Information provided:
^^^^^^^^

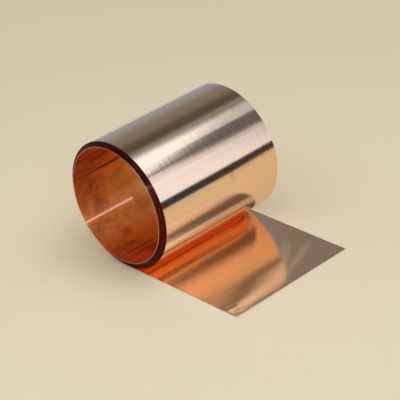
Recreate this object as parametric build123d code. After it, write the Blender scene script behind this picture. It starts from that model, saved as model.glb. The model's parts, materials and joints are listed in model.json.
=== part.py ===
"""Coil of thin copper foil, lying on its side with its free end run out flat.

The foil is one strip. It is wound into a hollow coil whose bore runs along Y,
and the outermost turn leaves the coil at its lowest line and lies on the
floor along +X, cut off square. Millimetres, +Z up, floor at z = 0.
"""

import os
from math import sqrt

from build123d import *

# Driving dimensions
foil_width = 100.0  # along the coil's axis
foil_thickness = 0.1
bore_diameter = 80.0  # inside the innermost turn
turns = 40
tail_length = 100.0  # free end, measured from the coil's lowest line

# The turns are pushed along the axis towards -Y, more and more towards the bore
cone_shift = 1.3  # outermost turn to the last turn of the sloping pack
lip_shift = 1.2  # the innermost turns stand this much further out
lip_turns = 3

# Worked out from the driving dimensions
bore_radius = bore_diameter / 2
lip_radius = bore_radius + lip_turns * foil_thickness
coil_radius = bore_radius + turns * foil_thickness
full_shift = cone_shift + lip_shift

# The origin is under the middle of the object's outer box
centre_x = (tail_length - coil_radius) / 2
centre_y = (foil_width - full_shift) / 2
axis_x = -centre_x
outer_turn_y = -centre_y  # -Y edge of the outermost turn and of the tail


def coil_section():
    """Section through the wall of the coil: radius across, axial place up."""
    near_end = [
        (bore_radius, -full_shift),
        (lip_radius, -full_shift),
        (lip_radius, -cone_shift),
        (coil_radius, 0.0),
    ]
    far_end = [(radius, place + foil_width) for radius, place in reversed(near_end)]
    return near_end + far_end


def make_coil():
    """The wound turns as one turned solid, its axis along Y."""
    with BuildPart() as coil:
        with BuildSketch(Plane.XY):
            with BuildLine():
                Polyline(*coil_section(), close=True)
            make_face()
        revolve(axis=Axis.Y)
    return coil.part.moved(Location((axis_x, outer_turn_y, coil_radius)))


def make_tail():
    """The free end of the foil, flat on the floor, starting inside the outermost turn."""
    start = Vector(axis_x, outer_turn_y, 0.0)
    return Solid.make_box(
        tail_length,
        foil_width,
        foil_thickness,
        Plane(start),
    )


def make_foil_coil():
    return make_coil() + make_tail()


foil_coil = make_foil_coil()
os.makedirs("parts", exist_ok=True)
export_step(foil_coil, "parts/copper_foil_coil.step")

tangent_run = sqrt(2 * coil_radius * foil_thickness)
print(f"coil {2 * coil_radius:.1f} mm across, bore {bore_diameter:.1f} mm")
print(f"tail leaves the round {tangent_run:.2f} mm from the lowest line")
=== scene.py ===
"""Looks for a coil of thin copper foil that lies on its side with its free end run out.

One strip is wound here turn by turn, so the turns show on the coil's ends. All lengths are
in metres, in the frame of the CAD model: the bore runs along Y and the free end along +X.
The angle wound starts at the coil's lowest line and grows towards the strip's inner end.
"""

import json
from collections import namedtuple
from math import ceil, cos, pi, radians, sin, tau

import bpy
from mathutils import Matrix, Vector, noise


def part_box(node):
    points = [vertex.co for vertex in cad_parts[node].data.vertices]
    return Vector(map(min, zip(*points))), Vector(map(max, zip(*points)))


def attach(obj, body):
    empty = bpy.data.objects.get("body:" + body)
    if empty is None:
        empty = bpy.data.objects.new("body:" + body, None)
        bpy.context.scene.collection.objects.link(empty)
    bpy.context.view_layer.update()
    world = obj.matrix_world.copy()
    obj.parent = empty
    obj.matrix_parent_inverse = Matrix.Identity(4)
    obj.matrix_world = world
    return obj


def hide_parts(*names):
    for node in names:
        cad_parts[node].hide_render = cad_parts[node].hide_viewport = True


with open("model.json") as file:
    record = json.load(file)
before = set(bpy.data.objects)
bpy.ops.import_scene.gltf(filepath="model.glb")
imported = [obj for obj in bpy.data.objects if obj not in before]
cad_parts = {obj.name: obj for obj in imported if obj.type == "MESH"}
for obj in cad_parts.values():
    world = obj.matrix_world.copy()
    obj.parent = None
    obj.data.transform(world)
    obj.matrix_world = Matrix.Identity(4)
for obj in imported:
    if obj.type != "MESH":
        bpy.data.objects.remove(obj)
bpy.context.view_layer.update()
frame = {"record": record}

# ---------------------------------------------------------------- sizes, from the frame
NODE = "copper_foil_coil"
low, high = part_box(NODE)
bore = next(m for m in frame["record"]["mounts"] if m["name"] == "bore")

axis_x, _, axis_z = bore["pos_m"]
bore_radius = bore["dims"]["r_mm"] / 1000
coil_radius = high[2] / 2
strip_width = bore["dims"]["length_mm"] / 1000
near_y = high[1] - strip_width  # -Y edge of the outermost turn and of the free end
far_y = near_y + strip_width
inner_y = low[1]  # -Y edge of the innermost turns
tail_end_x = high[0]
tail_run = tail_end_x - axis_x

# ---------------------------------------------------------------- how the strip is wound
TURNS = 40
LIP_TURNS = 3  # the innermost turns, which stand out towards -Y
LIP_SHIFT = 0.0012
CONE_SHIFT = near_y - inner_y - LIP_SHIFT  # spread evenly over all other turns
STEPS_PER_TURN = 180
INNER_END = radians(96)  # where the strip's inner end lies, past the coil's lowest line
WIND_END = (TURNS - 1) * tau + INNER_END
PITCH = (coil_radius - bore_radius) / (WIND_END / tau)
HALF_FOIL = PITCH * 0.45  # the rest of the pitch is the gap between turns
BURR = 0.00006  # the middle of a cut edge stands out by this much
UNEVEN = 0.00006  # how unevenly the turns end
SPRING = 0.0003  # how far the inner end stands off into the bore
SPRING_FROM = WIND_END - 0.35
INNER_OVAL = 0.00020  # the innermost turn is narrower than tall by this much of its radius
INNER_OFFSET = (-0.00056, 0.00054)  # where the innermost turn's middle lies, in x and z

# ---------------------------------------------------------------- how the free end lies
TAIL_STEP = 0.0015
TAIL_COLUMNS = 40
TAIL_HEIGHT = 0.00008  # middle height of the waves
TAIL_WAVE = 0.00005
TAIL_RIPPLE = 0.000018
TAIL_END_RISE = 0.00016
TAIL_CURL = 0.0010  # rise of the corner at the end's -Y side
TAIL_DENTS = (  # share of the run, share of the width, reach, height
    (0.93, 0.05, 0.035, 0.00010),
    (0.965, 0.075, 0.03, -0.00008),
    (0.90, 0.03, 0.03, -0.00006),
)

# ---------------------------------------------------------------- the camera
CAMERA_AZIMUTH = radians(48.19)
CAMERA_ELEVATION = radians(29.35)
CAMERA_ROLL = radians(-5.73)
CAMERA_DISTANCE = 1.1295
CAMERA_LENS_MM = 158.8
CAMERA_AIM = Vector((-0.00156, -0.00323, 0.03603))


def smooth(a, b, x):
    """0 below a, 1 above b, and an even curve between them."""
    t = min(max((x - a) / (b - a), 0.0), 1.0)
    return t * t * (3 - 2 * t)


def add_object(name, data):
    thing = bpy.data.objects.new(name, data)
    bpy.context.scene.collection.objects.link(thing)
    return thing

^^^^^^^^

Work to complete:
Print exactly, and only, the lines beginning at the top of the listing and ending at the line with "run out flat.".

Response to this exercise:
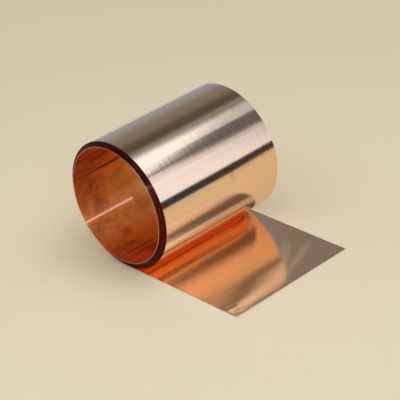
Recreate this object as parametric build123d code. After it, write the Blender scene script behind this picture. It starts from that model, saved as model.glb. The model's parts, materials and joints are listed in model.json.
=== part.py ===
"""Coil of thin copper foil, lying on its side with its free end run out flat.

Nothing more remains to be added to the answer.